Ecco una domanda del marito (a bruciapelo) a cui non so rispondere: “Vabbè, ma ora che ci dovrei scrivere nel mio primo tweet?“.
E come dargli torto, in effetti.
Riassumiamo quali sono i modi che abbiamo per comunicare: cellulare (telefonate&sms), WhatsApp, skype, email, Facebook, blog, twitter… capisco che può esserci un po’ di ridondanza. Considerate, poi, che qualche veterano usa ancora il telefono fisso ed io, per non farmi mancare niente, scrivo ancora cartoline e snail mail…

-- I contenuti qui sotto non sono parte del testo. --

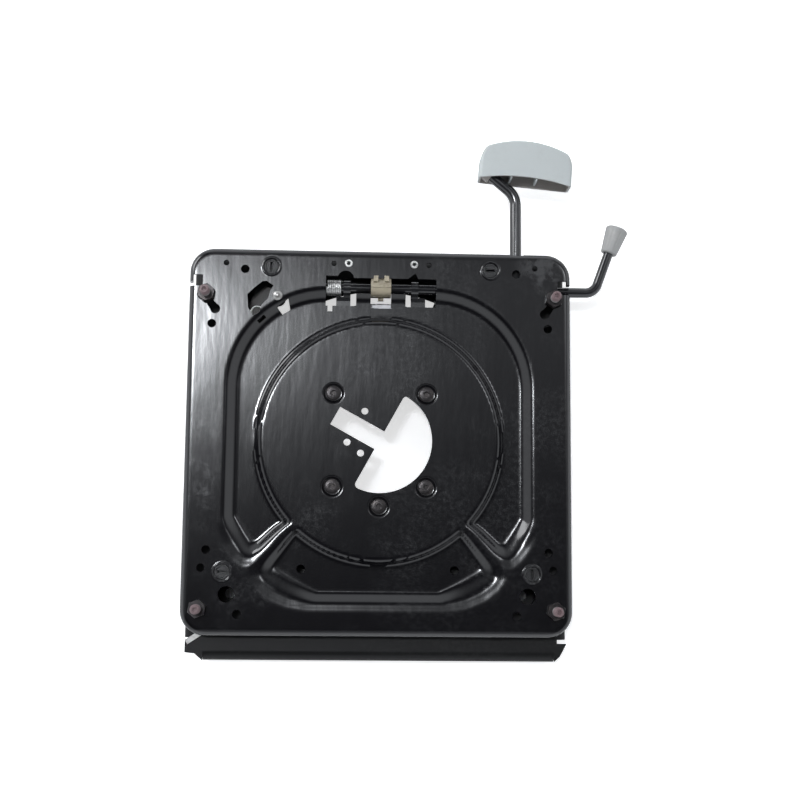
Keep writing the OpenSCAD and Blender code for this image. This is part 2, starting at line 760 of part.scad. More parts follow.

Dunque la domanda è legittima, anche perché alla fine le persone con cui comunichiamo sono più o meno le stesse (ci potrà essere qualche amico che legge twitter ma non il blog o qualcuno con cui ci si scambia solo qualche mail), ma è pur vero che anche le cose da dire sono più o meno limitate!!!
E poi siano esse tante o poche, come ultimo elemento da considerare, non tutti hanno la stessa spinta all’estroversione (grazie al cielo) e magari qualcuno non vuole condividere proprio tutto tutto (mioddiounparia!!!). E allora??
Bè, lo volete sapere? Ho poche idee e confuse!
Alla fine vivo in una nuvola carica di informazioni, bersagliata da miriadi di dettagli di cui potrei fare a meno; a volte mi capita di ricordare di aver letto una notizia interessante, ma non sapere né chi me la ha mandata/detta né dove oppure di voler ricercare qualcosa di scritto/detto e non avere idea di dove iniziare a guardare.
Apparire in “ambienti” social differenti mi spinge a ritagliarmi delle sfaccettature diverse: sono una persona sul blog (con dei tratti ben accentuati), un’altra su twitter, un’altra ancora nelle email che scrivo o al telefono. E questo non vuol dire semplicemente che i legami con le persone si vanno via via intensificando a seconda del mezzo usato, vuole solo dire che mi rendo conto che il mezzo mi impone autonomamente una sua “etichetta” o linea di condotta.
Come leggevo l’altro giorno in un post interessante (e come poi discutevo con un amico), questa ridondanza di informazioni ci esaspera, rischia di togliere anche l’ultimo briciolo di poesia o di mistero, ci fa svelare le carte molto prima del tempo e… non sempre le carte giuste alle persone giuste.
Ma se questa iper-connessione-globale è la coperta di Linus degli anni moderni, ci dà la grande sicurezza (quella di esistere) e titilla anche il nostro ego, io non credo affatto che il processo sia arrestabile.
Penso sicuramente che muterà e si assesterà magari a livelli meno intensi di questi, ma sicuramente permeerà la nostra vita in modo definitivo. E allora tanto vale buttarsi tra le onde, trovare un pezzetto di legno della dimensione giusta e farne la propria tavoletta da surf. In questo modo, pur senza mettersi a gareggiare con i surfisti più fighi che cercano l’onda perfetta in tutto il marasma di comunicazione, riusciremo a stare a galla.
E allora adesso che mio marito torna a casa, so che suggerimento dargli per il suo primo tweet: esattamente quello che scrissi anche io.
“In punta di piedi“.
Capito qui per la prima volta ed ho letto il tuo post con piacere.
Io ho un blog come diario ma per me è lontano dal social.
E si. Devo ammettere che twitter tocca le corde dell’ego. Ho iniziato sinceramente perché ho comprato l’Iphone. E scrivevo tanti inutili pensieri che mi vengono in mente.
Però effettivamente quando uno ti segue, ti dici “urca! Davvero sono interessante” e scopri che nella sostanza, no non lo sei!
È diventato un gioco a collezionare contatti, forse più Facebook che a me non piace proprio.
E ragionandoci, hai ragione alla fine si finisce per parlar sempre con le stesse persone.
Ieri un amico, sapendo che andrò a Londra e forse in un apt vicino Abbey Road, mi ha detto “Figo, così avrete subito il vostro twitterino mentre attraversate le strisce come i Beatles”.